Die Gewerkschaften sollten die Forderung aufstellen, dass alle von Corona betroffenen Beschäftigten – ob wegen Kindern zu Hause, ob wegen Unterbrechung der Produktion, Gesundheitsgefahren oder im Betrieb positiv getesteten nach Hause geschickt – die volle Lohnfortzahlung durch das Unternehmen erhalten. Das muss auch für die Betriebe gelten, die Dinge produzieren, die nicht gebraucht werden (Stichwort Rüstungsindustrie) und welche sofort die Produktion einstellen müssten.
Sollten Betriebe angeben, dazu nicht in der Lage zu sein, müssten sie ihre Geschäftsbücher offen legen. Wenn sie ihre finanzielle Misere beweisen können, sind staatliche Hilfen denkbar. Wenn Betriebe keine wirtschaftliche Tragfähigkeit haben, sind sie unter demokratischer Kontrolle der Beschäftigten in öffentliches Eigentum zu überführen. Auf dieser Grundlage wäre eine Umstellung der Produktion zu prüfen.
Die Kolleginnen und Kollegen, die jetzt unter harten Bedingungen arbeiten müssen – vor allem im Gesundheitswesen aber auch im Lebensmittelhandel – müssen sofortige Gefahrenzulagen von 500 Euro im Monat erhalten. Die Einkommen im Gesundheitswesen sind darüber hinaus generell um 500 Euro aufzustocken.
Eine klare Ansage vom DGB und den Einzelgewerkschaften für volle Lohnfortzahlung für alle könnte von den Betriebs- und Personalräten, die weiterhin funktionieren, aufgegriffen werden. Obwohl wir aktuell vereinzelt sind, sind wir keineswegs machtlos. Regierung und Parlament haben mit der Aussetzung der Schuldenbremse und umfassenden staatlichen Interventionen in die Wirtschaft die Diskussion eröffnet.

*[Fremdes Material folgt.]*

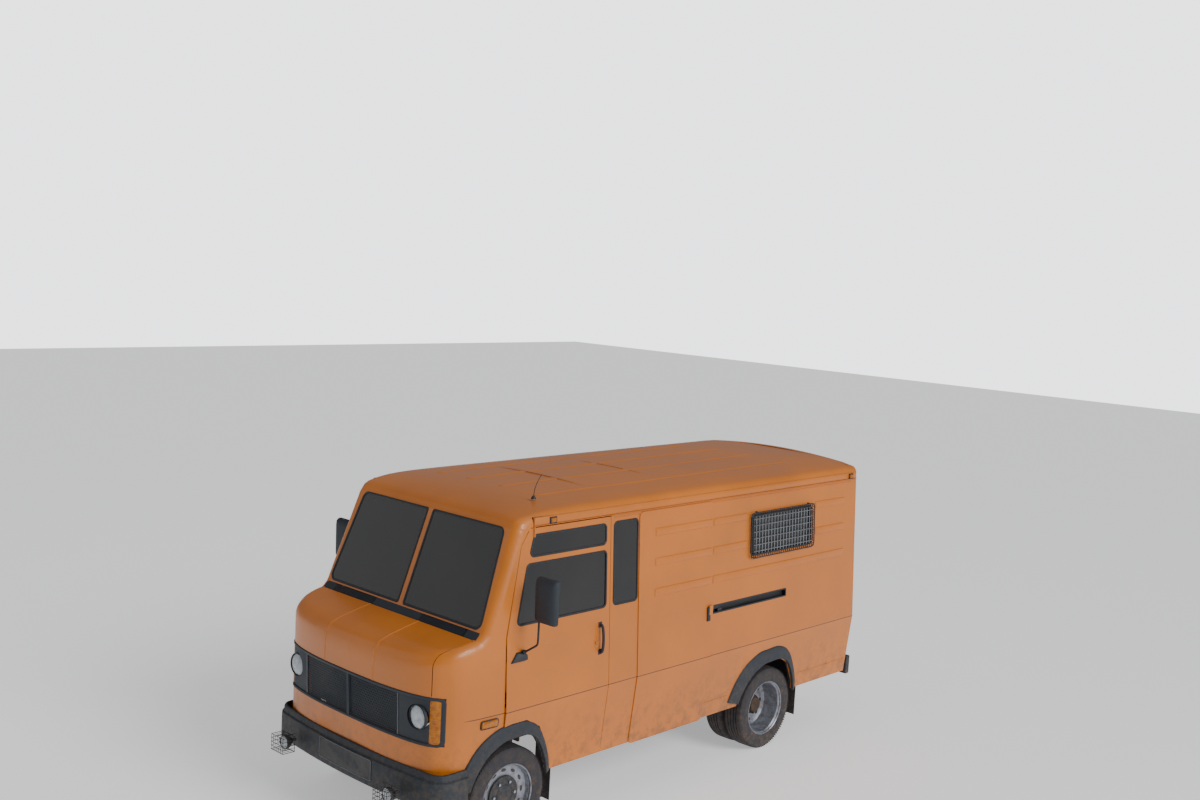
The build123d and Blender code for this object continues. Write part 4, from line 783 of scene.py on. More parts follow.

Vielen ist klar, dass es gerade nicht um das Profitinteresse Einzelner gehen darf, sondern dass die gesamte Gesellschaft entscheiden muss. Zudem würden viele Unternehmen auf Streiks oder drohende Streiks sensibel reagieren, weil diese durch angespannte Lieferketten und fehlendes Personal schnell wirksam würden.
Entscheidend dafür, wieder in die Offensive zu kommen, wäre eine klare Linie der Gewerkschaftsführung, die auch die Möglichkeiten hätte, eigene Online-Kommunikationskanäle und Kampagnen zu starten. Eine Initiative in diese Richtung ist längst überfällig.